Un cambio global llevaría aparejado, probablemente, un proceso en cascada. Los sistemas complejos pueden en un momento dado generar un fenómeno de bola de nieve. Los riesgos del cambio climático cuyas consecuencias son difíciles de cuantificar son subestimados y poco comprendidos, pero afectarían a casi todos los aspectos de la vida humana y, en última instancia, podrían resultar devastadores.   

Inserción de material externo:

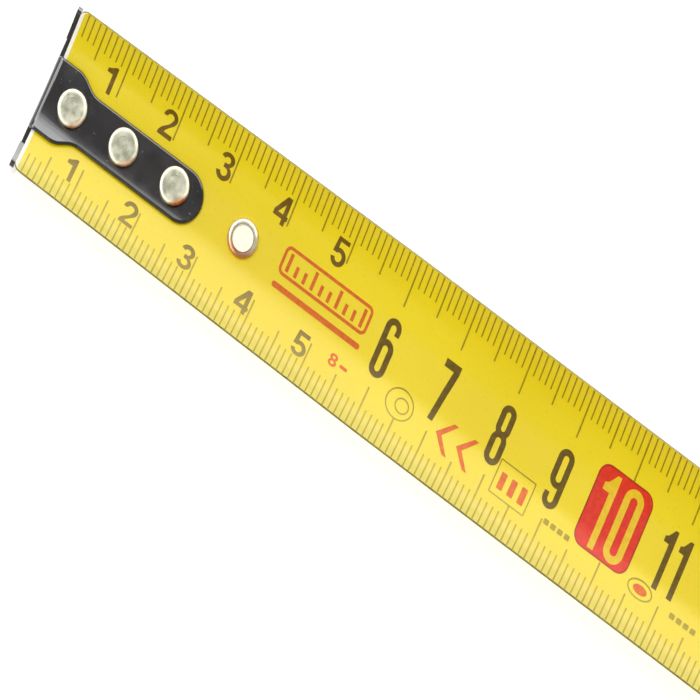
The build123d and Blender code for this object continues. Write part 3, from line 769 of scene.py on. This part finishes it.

Dado que el relato apocalíptico no contribuye a la solución, solo cabe que las grandes instancias de poder se conciencien y acuerden orientar a sus sociedades hacia una necesaria resiliencia, lo que significa capacidad para adaptarse, para reorganizarse y mitigar los cambios soportando las perturbaciones de las que ya estamos teniendo noticia. Resiliencia no es resistir sin cambiar. No es poner parches con conferencias internacionales de lavado de cara que demoran los problemas. Es preciso establecer nuevos marcos conceptuales basados en una aproximación holística y adaptativa enfocada a una gestión de aprendizaje inteligente. En este contexto, urge la colaboración transdisciplinar y un compromiso social más profundo. Lidiar con la incertidumbre evitando aludir a los Dioses, como ha hecho la humanidad en momentos de crisis y desesperación. Y actuar de manera contundente.  

Pero, cuidado, el paso secular de la religión a la política es una superficie deslizante. Seguimos esperando que los dirigentes tanto de las democracias como de los regímenes dictatoriales, votados o venerados cuales dioses actuales, encuentren soluciones al cambio climático que nuestro estilo de vida ha propulsado. Seamos consecuentes y pidámosles responsabilidades. Hagamos como nuestros ancestros, los sumerios: cambiemos de dioses que no sirven mandándolos a paseo y construyamos una base social más sólida capaz de liderar nuestro destino como especie racional en la biosfera.